Morning Security Brief: Internet Piracy, Excessive Force Charges in Seattle, Drones, and More

By Sherry Harowitz


► The House Judiciary Committee is slated to continue debate today on the controversial Stop Online Piracy Act (SOPA), which was also the topic of a hearing yesterday. Wired reports that one of the most controversial provisions in the bill, which is designed to stop illegal sharing of copyrighted property (such as songs and movies), would adopt a practice China uses to block sites it forbids, but in this case the technique would be used for preventing Web surfers from finding and using sites caught infringing on copyrights. “The measure effectively grants private companies the ability to de-fund websites they allege to be trafficking in unauthorized copyright and trademark goods. The latest version requires a judge’s signature to order ad networks and banks to stop doing business with a site “dedicated” to infringing activities,” Wired reports. Critics include Stewart Baker, the former policy director of the Department of Homeland Security, who “said in a paper that he believed SOPA was dangerous, as do some of the internet’s founders,” writes Wired.

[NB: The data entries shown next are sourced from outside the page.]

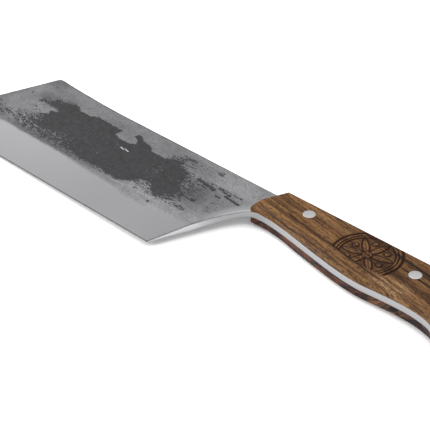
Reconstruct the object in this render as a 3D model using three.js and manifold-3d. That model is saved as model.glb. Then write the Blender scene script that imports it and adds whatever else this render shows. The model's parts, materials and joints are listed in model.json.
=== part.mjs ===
// Meat cleaver: one steel forging that is blade and full tang, two wooden scales
// on the tang, and two cutler's rivets, each a barrel half and a post half.
//
// Knife frame, in millimetres: the origin is on the front rivet's axis, half-way
// through the tang. +X runs from the tip to the butt, +Y from the cutting edge to
// the spine, and +Z out of the decorated side. The finished knife is then turned
// into the pose in which it lies on a table: +Z is up, and the origin is on the
// table, under the middle of its box.

import * as THREE from 'three';
import { mergeVertices } from 'three/addons/utils/BufferGeometryUtils.js';
import Module from 'manifold-3d';

// Blade
const BLADE_THICKNESS = 3.5;
const EDGE_THICKNESS = 0.3;
const BEVEL_WIDTH = 23.7; // the wide ground bevel, measured up from the cutting edge
const TIP = [-220, -63.4];
const TIP_RADIUS = 1.2;
const HEEL = [-48, -64.3];
const HEEL_CURVE = [-41.4, -43.7, -35.5, -18.1]; // handles of the sweep up to the neck
const NECK = [-28.1, -12.6]; // where blade and handle meet on the belly side
const SPINE_Y = 7.6;
const HUMP_START_X = -140; // from here the spine lifts towards the front
const HUMP_CURVE = [-154.7, SPINE_Y, -180.5, 9.2];
const HUMP_TOP = [-191, 10.4];
const FRONT_CORNER = [-194.9, 10.7];
const FRONT_CORNER_RADIUS = 3;

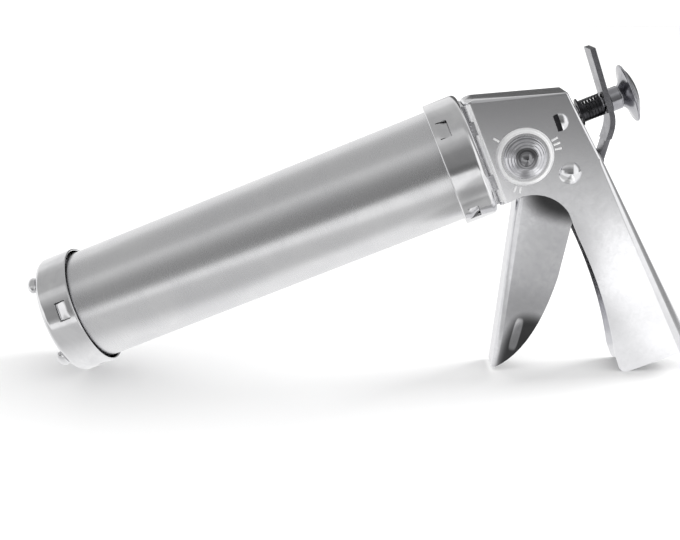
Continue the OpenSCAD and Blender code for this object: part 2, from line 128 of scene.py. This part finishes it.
def makeFinish(name, spec):
    material = bpy.data.materials.new(name)
    material.use_nodes = True
    tree = material.node_tree
    tree.nodes.clear()
    coords = addNode(tree, "TexCoord")
    along = addNode(tree, "Mapping", {"Rotation": (0, press["tilt"], 0)}, {"Vector": coords.outputs["Object"]})
    stretch = addNode(tree, "Mapping", {"Scale": spec["grain"]}, {"Vector": along.outputs["Vector"]})
    marks = addNode(tree, "TexNoise", {"Scale": 1, "Detail": 3, "Roughness": 0.6},
                    {"Vector": stretch.outputs["Vector"]})
    clouds = addNode(tree, "TexNoise", {"Scale": spec["clouds"], "Detail": 5, "Roughness": 0.62, "Distortion": 0.6},
                     {"Vector": along.outputs["Vector"]})
    patchy = addNode(tree, "MapRange", {"From Min": 0.32, "From Max": 0.7}, {"Value": clouds.outputs["Fac"]})
    colour = addNode(tree, "Mix", {"data_type": "RGBA", 6: linear(spec["light"]), 7: linear(spec["dark"])},
                     {0: patchy.outputs["Result"]})
    fine = addNode(tree, "MapRange", {"From Min": 0.25, "From Max": 0.75, "To Min": -spec["marks"] / 4,
                                      "To Max": spec["marks"] / 4}, {"Value": marks.outputs["Fac"]})
    broad = addNode(tree, "MapRange", {"From Min": 0.3, "From Max": 0.75, "To Min": spec["rough"] - spec["uneven"] / 2,
                                       "To Max": spec["rough"] + spec["uneven"] / 2},
                    {"Value": clouds.outputs["Fac"]})
    rough = addNode(tree, "Math", {"operation": "ADD", "use_clamp": True},
                    {0: broad.outputs["Result"], 1: fine.outputs["Result"]})
    bump = addNode(tree, "Bump", {"Strength": spec["marks"] * 2, "Distance": spec["depth"]},
                   {"Height": marks.outputs["Fac"]})
    tint = colour.outputs[2]
    # painted light: each patch scales the base colour towards its level, darker below one, brighter above one
    for place, half, lean, left in spec.get("paintedLight", ()):
        spot = addNode(tree, "Mapping", {"vector_type": "TEXTURE", "Location": place, "Scale": half,
                                         "Rotation": (0, math.radians(lean), 0)}, {"Vector": coords.outputs["Object"]})
        square = addNode(tree, "VectorMath", {"operation": "MULTIPLY"},
                         {0: spot.outputs["Vector"], 1: spot.outputs["Vector"]}).outputs["Vector"]
        far = addNode(tree, "VectorMath", {"operation": "DOT_PRODUCT"}, {0: square, 1: square})
        soft = addNode(tree, "MapRange", {"interpolation_type": "SMOOTHSTEP", "From Min": 0.3, "From Max": 1.3,
                                          "To Min": left, "To Max": 1.0}, {"Value": far.outputs["Value"]})
        tint = addNode(tree, "VectorMath", {"operation": "SCALE"},
                       {0: tint, "Scale": soft.outputs["Result"]}).outputs["Vector"]
    shader = addNode(tree, "BsdfPrincipled", {"Metallic": spec.get("metal", 1.0)},
                     {"Base Color": tint, "Roughness": rough.outputs["Value"],
                      "Normal": bump.outputs["Normal"]})
    addNode(tree, "OutputMaterial", {}, {"Surface": shader.outputs["BSDF"]})
    return material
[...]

► “A federal civil-rights investigation into the Seattle Police Department has found routine and widespread use of excessive force by officers,” reports the Seattle Times. The report notes that “the city will get a chance to work with the Justice Department to address the issues,” but if that fails “it will face a federal lawsuit that could result in fines, penalties and even the appointment of an outside special master to oversee the Police Department.”

► A security director fired in July, after 10 years with the N.B.A., is suing his former employer, reports the New York Times. The paper reports that he alleges “he repeatedly warned his superiors that women in the office were being sexually harassed or discriminated against, but that his concerns were ignored and that he was ultimately fired for his actions on the women’s behalf.”

► Elsewhere in the news: The American Civil Liberties Union issues a report on domestic drones and privacy concerns. Among the recommendations, the report says “that drones should not be deployed unless there are grounds to believe that they will collect evidence on a specific crime,” says the ACLU site. ⇒ And The Air Force moved to improve its ability to prevent and detect contractor fraud.